The road runs by the side of lake wanaka, and it is simply breathtaking. I’m not so good with the superlatives but it was just one of those scenes that will just stick with me forever. Something that’ll get incorporated into all my dream sequences from now on. Moments like that are pretty cool.

Wanaka itself is an alpine ski resort in winter and adventure playground in summer. Pretty cool place really. So cool we may even stay here more than one night and try out that new fnagled concept called ‘the holiday’ that we’ve been hearing so much about.

The Big Trip – Day 6

Mostly listening to: the beatles, bloc party
Sleeping on/in: karry mat, okarita campsite. West coast.
Coffees: 3 and a bit (one was really big)
KMs: 1333
Eating: noodles, grapes
Place name of the day: cesspool gorge
Sand fly count: several million, the annoying wee…

Woke by a splash of water in the face. I’m in a closed tent so that comes as a bit of a surprise. It’s also not raining. But the inside of my tent is covered in water.

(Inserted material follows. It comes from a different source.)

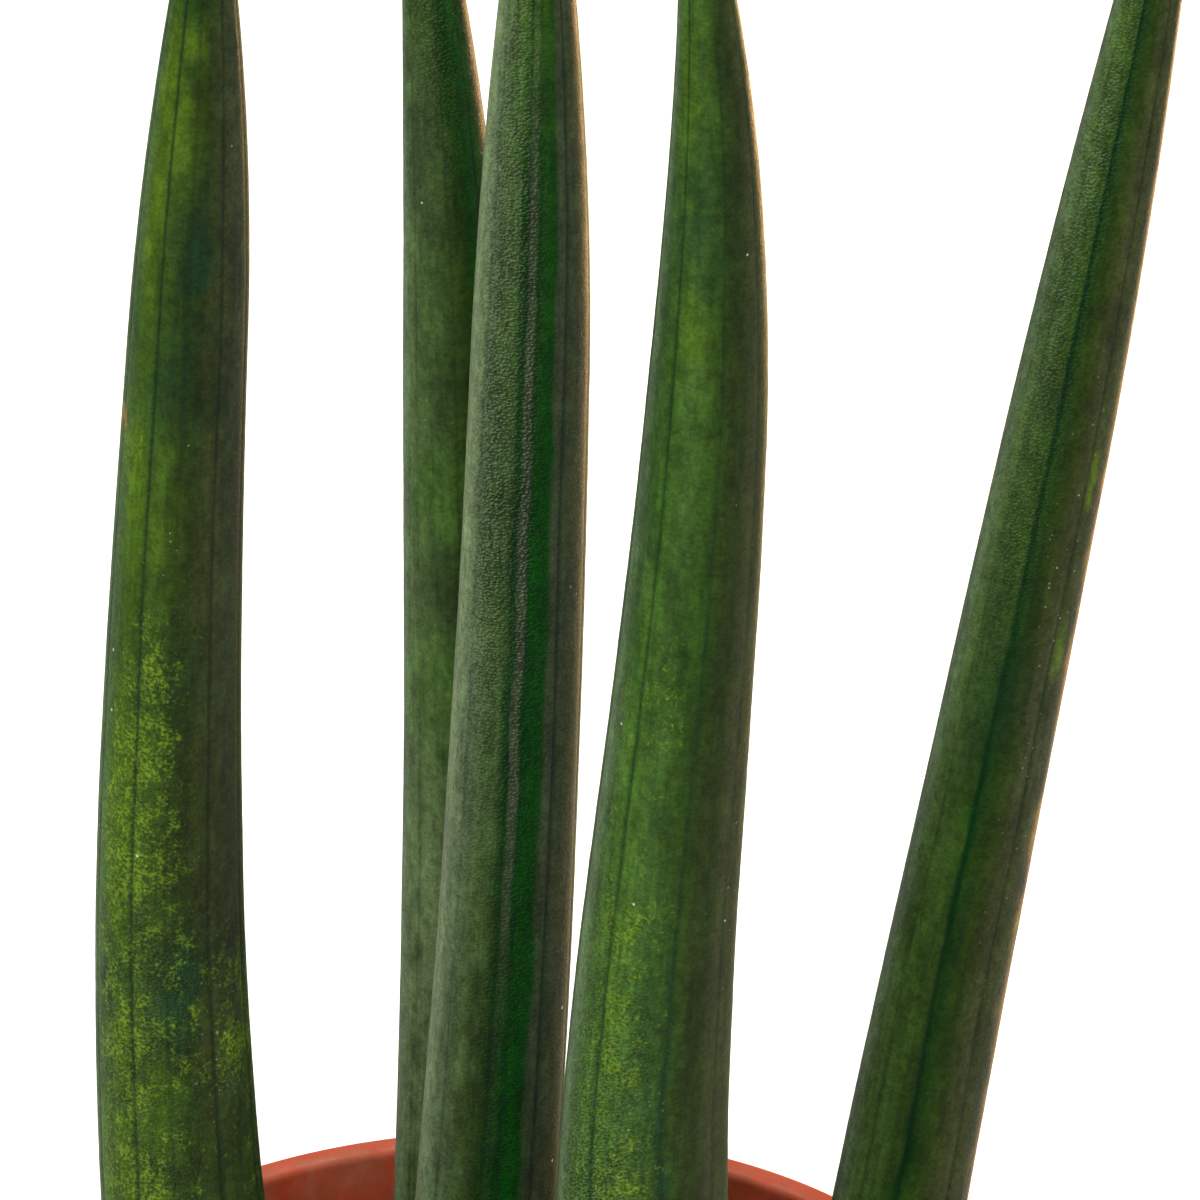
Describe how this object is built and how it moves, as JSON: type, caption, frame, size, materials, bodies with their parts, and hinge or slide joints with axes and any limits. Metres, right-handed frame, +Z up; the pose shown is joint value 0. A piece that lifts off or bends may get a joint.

I remember watching ray mears survival programmes about if you were in the desert and needed to get water then you’d need to stick a sheet of plastic up overnight and collect the condensation. Turns out my tent is doing precisely that. It did only cost 12 quid. I didn’t expect much.

After towelling myself out, and a quick breakfast we headed to the pancake rocks. This is a wee collection of funny shaped rocks on the coast of NZ. Kind of like the giant’s causeway but not as good.

From there to greymouth. An unpleasant town with a twenty-four hour laundromat in a portacabin. The laundromat was the more pleasant of the two experiences.

Ended up near the glaciers half-way down the west coast. Nicely in the middle of nowhere. It’s a campsite with an honesty box as a pay system. There’s a tiny grassy run way for a tiny unstable plane, meters from our tent. There’s millions and millions of sandflys. What did they eat before we arrived? In order to stop the bites i’ve resorted to socks and sandals. I’ve plastered on oodles of this mossie repellant stuff, that makes your skin burn and would make an elephant’s eyes water at 50 paces.

I’m flapping my arms about like i’ve got a nervous tick, trying to kill the darn things. I think it’s (the tick and socks and sandals and the human being repellant cream) scared off the pretty blonde scandanavian girl in the caravan across the way. Ruining the movie-script romance between us that i was inventing in my head. I was even playing sad songs on the guitar earlier to paint the lonely, troubled soul image. Maybe i need a girlfriend. Or better insect repellant.